SUPPLIED DATA
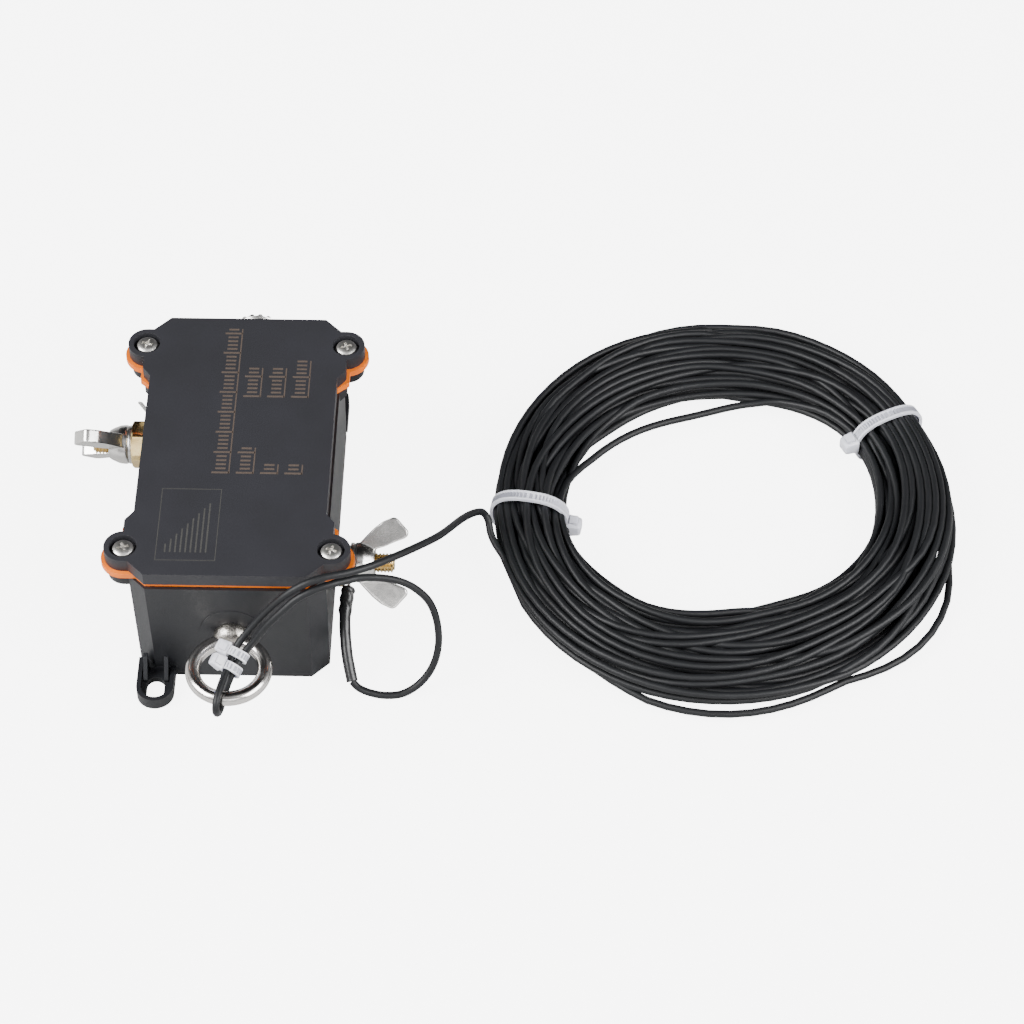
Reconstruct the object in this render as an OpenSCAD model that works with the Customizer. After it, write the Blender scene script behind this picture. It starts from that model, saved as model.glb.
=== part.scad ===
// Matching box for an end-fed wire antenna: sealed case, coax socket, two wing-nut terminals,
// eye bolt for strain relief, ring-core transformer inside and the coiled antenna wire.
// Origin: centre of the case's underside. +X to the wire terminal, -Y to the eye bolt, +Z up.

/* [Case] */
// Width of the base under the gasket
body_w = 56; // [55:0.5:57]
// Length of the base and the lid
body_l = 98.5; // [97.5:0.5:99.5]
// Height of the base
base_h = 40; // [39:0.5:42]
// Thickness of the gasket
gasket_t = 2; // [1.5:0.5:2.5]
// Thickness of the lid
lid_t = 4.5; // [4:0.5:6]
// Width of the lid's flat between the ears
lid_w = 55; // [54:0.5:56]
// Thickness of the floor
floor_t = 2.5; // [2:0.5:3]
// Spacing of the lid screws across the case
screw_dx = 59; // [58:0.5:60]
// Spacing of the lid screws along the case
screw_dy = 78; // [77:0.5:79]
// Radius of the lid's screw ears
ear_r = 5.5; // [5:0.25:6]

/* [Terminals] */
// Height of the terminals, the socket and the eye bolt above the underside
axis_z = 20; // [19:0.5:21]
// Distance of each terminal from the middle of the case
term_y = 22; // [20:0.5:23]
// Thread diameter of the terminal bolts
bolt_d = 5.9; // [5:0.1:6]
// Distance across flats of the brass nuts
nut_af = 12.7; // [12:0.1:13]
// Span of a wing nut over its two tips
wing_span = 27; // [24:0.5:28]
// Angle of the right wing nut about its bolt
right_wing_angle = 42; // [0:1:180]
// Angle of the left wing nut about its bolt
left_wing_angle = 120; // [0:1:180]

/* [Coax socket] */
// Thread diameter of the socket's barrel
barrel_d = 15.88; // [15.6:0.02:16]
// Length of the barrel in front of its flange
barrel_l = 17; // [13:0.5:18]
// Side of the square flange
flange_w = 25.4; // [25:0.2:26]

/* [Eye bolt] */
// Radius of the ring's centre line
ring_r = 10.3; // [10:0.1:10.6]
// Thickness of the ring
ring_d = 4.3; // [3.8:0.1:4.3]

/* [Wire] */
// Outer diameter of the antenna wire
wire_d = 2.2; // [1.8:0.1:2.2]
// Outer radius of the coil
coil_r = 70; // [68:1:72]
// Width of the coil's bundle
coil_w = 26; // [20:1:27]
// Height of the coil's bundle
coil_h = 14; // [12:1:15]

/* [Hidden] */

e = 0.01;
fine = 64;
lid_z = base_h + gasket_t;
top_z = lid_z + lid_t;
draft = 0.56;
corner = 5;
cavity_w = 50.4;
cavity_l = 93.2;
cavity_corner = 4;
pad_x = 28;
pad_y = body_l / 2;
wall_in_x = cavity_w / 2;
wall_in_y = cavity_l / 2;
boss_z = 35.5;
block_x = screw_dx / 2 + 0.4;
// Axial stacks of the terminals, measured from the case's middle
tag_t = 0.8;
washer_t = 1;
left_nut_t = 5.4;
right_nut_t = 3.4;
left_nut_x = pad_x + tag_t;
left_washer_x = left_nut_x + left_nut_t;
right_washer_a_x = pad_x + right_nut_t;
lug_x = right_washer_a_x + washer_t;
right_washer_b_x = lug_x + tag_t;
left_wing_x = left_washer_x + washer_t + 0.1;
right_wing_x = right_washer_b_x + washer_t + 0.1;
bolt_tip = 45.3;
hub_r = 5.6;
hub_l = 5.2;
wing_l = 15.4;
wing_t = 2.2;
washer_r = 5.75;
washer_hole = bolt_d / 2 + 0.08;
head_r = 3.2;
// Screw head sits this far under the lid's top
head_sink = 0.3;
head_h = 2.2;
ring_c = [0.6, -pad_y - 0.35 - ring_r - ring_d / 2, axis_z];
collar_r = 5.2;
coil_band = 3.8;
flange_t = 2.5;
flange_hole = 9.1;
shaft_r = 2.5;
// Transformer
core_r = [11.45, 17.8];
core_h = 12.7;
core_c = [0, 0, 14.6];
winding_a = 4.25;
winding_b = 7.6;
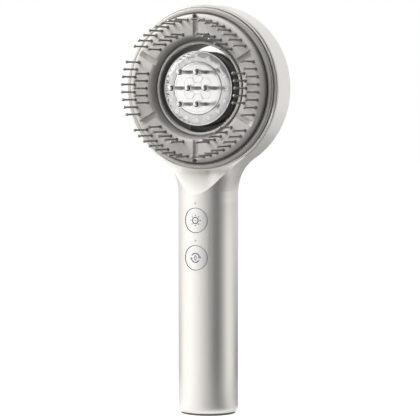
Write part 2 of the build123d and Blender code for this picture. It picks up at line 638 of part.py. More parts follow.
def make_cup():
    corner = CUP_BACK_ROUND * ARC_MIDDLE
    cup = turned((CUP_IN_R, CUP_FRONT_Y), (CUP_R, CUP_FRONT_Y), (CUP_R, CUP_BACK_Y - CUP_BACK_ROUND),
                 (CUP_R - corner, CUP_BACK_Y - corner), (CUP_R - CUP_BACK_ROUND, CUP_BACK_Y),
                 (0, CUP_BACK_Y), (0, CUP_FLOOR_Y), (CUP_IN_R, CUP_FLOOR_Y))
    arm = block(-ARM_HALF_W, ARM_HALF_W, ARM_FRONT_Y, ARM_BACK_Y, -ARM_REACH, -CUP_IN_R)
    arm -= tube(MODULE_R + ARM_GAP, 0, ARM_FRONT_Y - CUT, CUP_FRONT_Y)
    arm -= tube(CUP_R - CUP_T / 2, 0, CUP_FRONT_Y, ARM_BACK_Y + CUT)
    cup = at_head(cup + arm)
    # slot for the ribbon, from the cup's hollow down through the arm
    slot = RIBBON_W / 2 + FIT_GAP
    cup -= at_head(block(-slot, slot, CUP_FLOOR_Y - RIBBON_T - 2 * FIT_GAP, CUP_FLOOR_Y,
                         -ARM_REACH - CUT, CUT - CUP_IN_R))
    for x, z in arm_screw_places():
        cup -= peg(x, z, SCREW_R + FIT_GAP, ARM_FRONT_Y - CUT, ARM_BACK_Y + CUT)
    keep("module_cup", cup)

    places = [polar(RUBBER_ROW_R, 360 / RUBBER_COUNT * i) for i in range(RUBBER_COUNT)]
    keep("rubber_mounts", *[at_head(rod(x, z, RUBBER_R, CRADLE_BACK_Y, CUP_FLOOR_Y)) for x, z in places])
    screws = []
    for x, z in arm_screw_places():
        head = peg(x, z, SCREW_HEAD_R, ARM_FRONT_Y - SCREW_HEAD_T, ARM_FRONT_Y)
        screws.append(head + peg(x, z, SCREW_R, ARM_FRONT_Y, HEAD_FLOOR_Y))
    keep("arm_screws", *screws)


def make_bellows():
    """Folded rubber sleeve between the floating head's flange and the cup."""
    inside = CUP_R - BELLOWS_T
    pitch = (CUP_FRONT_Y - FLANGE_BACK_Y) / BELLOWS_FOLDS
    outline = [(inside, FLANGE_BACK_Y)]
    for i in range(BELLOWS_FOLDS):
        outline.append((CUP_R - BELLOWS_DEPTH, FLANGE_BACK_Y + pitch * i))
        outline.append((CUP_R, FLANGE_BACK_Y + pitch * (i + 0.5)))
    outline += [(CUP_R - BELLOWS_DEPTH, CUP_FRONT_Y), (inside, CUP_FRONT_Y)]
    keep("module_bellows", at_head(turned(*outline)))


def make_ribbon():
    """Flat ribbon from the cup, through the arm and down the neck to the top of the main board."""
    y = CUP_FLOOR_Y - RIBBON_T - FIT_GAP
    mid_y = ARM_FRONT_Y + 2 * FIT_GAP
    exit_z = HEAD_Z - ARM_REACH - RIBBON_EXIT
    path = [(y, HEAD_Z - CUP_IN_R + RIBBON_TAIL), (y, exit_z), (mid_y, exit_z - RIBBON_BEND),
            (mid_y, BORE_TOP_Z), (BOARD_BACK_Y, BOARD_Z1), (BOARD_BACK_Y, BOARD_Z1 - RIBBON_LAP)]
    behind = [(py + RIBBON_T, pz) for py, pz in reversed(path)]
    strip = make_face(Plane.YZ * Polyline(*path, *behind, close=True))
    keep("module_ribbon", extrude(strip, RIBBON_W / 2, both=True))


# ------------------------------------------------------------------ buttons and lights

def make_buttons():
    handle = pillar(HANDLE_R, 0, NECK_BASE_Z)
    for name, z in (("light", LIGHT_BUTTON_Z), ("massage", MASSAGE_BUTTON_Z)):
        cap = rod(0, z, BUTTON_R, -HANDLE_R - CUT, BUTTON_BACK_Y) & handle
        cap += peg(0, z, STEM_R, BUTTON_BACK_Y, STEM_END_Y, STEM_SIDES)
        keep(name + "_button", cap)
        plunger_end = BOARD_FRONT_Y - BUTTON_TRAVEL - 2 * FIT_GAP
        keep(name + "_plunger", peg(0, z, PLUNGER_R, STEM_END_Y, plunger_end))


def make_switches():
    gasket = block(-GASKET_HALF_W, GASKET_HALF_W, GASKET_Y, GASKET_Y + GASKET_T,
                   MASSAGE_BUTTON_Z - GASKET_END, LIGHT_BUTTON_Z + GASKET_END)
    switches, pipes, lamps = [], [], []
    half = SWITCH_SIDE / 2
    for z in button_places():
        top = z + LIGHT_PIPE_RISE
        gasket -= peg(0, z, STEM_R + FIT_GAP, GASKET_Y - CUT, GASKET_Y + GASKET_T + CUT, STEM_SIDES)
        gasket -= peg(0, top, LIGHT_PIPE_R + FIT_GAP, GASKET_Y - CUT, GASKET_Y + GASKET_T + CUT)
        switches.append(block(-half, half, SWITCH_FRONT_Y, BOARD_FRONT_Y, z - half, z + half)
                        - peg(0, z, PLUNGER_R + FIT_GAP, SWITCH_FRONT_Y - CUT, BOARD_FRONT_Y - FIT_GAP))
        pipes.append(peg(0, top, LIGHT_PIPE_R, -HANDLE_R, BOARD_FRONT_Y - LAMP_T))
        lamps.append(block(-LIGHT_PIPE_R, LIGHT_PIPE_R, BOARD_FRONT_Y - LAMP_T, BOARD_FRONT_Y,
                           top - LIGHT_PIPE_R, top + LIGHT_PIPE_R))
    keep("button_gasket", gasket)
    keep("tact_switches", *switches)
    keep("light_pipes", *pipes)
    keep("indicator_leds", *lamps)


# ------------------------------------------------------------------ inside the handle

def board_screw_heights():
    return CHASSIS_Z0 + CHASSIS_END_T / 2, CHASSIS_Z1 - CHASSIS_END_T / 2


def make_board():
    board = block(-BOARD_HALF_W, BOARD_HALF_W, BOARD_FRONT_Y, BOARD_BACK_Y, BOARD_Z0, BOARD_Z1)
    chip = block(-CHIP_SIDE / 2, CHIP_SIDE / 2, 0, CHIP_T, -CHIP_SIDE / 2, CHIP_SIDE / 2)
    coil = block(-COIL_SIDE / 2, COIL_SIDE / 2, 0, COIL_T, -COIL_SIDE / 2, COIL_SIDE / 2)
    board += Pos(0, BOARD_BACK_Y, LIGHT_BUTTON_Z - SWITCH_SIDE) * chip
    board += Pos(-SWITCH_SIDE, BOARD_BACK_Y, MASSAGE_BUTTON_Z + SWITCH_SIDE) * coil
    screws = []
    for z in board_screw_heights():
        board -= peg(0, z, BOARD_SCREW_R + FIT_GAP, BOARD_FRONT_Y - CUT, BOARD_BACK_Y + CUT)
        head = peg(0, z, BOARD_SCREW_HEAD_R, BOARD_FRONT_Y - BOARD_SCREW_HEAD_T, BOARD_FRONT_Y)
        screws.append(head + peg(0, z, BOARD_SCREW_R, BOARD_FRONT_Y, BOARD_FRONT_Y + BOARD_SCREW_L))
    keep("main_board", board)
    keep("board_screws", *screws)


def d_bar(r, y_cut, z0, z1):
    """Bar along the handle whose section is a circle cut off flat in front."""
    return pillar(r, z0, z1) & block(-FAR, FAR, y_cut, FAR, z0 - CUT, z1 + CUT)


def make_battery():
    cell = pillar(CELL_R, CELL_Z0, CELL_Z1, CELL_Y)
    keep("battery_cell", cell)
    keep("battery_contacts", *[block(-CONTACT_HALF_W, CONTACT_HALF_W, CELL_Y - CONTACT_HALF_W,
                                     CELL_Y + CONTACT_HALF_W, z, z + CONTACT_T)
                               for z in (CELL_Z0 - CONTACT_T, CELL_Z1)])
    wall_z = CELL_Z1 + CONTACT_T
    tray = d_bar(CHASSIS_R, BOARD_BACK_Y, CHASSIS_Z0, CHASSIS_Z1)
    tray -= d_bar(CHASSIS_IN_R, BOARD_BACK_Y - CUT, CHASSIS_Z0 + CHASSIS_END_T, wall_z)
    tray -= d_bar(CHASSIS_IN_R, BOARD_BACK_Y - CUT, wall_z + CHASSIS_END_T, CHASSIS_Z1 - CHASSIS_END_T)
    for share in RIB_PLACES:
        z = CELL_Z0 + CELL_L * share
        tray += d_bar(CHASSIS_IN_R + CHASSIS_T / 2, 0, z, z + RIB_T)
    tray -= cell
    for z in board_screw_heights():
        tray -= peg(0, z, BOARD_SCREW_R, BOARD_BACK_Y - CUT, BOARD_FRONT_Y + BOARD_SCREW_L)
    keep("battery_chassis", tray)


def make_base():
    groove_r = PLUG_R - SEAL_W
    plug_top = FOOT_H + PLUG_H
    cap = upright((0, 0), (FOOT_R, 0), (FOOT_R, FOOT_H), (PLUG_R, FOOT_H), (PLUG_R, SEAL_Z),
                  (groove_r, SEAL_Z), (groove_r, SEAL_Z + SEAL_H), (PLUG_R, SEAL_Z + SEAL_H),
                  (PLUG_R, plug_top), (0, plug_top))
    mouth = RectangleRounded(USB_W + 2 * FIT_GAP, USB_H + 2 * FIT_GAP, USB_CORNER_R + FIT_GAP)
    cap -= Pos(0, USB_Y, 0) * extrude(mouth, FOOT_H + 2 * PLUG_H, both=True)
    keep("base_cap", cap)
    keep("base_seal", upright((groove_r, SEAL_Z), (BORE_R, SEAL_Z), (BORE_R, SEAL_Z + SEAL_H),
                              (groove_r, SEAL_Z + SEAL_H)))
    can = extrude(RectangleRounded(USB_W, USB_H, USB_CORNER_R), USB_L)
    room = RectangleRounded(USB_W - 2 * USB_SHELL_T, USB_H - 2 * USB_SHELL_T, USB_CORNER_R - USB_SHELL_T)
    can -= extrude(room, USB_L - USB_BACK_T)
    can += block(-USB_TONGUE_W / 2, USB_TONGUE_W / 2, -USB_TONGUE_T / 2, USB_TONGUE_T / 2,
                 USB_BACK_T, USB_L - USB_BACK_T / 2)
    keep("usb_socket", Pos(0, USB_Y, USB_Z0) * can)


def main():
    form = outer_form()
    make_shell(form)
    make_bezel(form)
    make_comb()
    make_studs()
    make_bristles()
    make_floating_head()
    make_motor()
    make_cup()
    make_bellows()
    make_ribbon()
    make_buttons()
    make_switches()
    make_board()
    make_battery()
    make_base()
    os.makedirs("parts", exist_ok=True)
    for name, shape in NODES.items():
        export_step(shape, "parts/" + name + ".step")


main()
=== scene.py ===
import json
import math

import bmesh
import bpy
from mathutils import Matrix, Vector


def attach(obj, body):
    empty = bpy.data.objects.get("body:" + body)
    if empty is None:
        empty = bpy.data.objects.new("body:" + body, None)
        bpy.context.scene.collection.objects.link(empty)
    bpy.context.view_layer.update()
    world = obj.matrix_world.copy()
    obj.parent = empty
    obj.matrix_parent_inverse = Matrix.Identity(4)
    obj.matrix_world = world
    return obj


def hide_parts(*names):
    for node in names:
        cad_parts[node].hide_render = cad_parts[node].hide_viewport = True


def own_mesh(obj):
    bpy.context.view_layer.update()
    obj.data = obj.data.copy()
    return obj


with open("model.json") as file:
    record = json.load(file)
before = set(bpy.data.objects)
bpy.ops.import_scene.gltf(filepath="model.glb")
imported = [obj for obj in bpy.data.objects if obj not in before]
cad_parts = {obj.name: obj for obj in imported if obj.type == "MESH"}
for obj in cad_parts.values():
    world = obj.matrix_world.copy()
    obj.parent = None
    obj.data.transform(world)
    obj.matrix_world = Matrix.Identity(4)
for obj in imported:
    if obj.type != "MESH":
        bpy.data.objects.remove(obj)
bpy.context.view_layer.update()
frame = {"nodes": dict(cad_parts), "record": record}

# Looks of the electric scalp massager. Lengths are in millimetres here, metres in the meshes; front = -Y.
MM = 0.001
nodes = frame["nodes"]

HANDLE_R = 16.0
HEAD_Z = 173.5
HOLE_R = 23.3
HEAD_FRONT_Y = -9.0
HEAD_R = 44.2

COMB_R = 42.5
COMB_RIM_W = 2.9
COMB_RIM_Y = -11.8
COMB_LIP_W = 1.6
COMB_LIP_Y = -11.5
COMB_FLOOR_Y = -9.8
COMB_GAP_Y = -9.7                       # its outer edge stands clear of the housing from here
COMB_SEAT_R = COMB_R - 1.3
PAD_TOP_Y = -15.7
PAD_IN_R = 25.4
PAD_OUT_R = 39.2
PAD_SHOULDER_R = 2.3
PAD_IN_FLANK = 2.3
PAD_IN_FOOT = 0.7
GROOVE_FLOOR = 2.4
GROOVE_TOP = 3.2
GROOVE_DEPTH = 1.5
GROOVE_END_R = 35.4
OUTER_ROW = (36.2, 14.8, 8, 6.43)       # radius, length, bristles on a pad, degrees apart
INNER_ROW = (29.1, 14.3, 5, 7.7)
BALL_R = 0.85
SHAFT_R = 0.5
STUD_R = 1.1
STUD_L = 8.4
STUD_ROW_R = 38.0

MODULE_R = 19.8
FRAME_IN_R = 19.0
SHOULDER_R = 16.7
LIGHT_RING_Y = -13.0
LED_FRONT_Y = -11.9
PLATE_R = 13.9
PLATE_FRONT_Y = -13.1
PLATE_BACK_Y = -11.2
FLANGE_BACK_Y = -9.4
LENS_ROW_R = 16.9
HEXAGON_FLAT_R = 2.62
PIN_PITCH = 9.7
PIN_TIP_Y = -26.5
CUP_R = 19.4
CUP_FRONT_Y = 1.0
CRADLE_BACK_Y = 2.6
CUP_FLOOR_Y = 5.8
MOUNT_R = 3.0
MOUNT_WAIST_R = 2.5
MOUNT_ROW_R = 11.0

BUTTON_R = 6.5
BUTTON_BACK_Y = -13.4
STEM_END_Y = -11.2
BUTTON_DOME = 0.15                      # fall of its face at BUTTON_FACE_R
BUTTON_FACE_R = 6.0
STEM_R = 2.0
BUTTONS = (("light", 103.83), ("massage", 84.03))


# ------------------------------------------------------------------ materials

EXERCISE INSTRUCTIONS
Exact duplication is required for the lines above, from the line that contains "obj.data.transform(world)" to the line that contains "HEAD_R = 44.2", inclusive; omit all others.

SOLUTION TO THIS TASK
    obj.data.transform(world)
    obj.matrix_world = Matrix.Identity(4)
for obj in imported:
    if obj.type != "MESH":
        bpy.data.objects.remove(obj)
bpy.context.view_layer.update()
frame = {"nodes": dict(cad_parts), "record": record}

# Looks of the electric scalp massager. Lengths are in millimetres here, metres in the meshes; front = -Y.
MM = 0.001
nodes = frame["nodes"]

HANDLE_R = 16.0
HEAD_Z = 173.5
HOLE_R = 23.3
HEAD_FRONT_Y = -9.0
HEAD_R = 44.2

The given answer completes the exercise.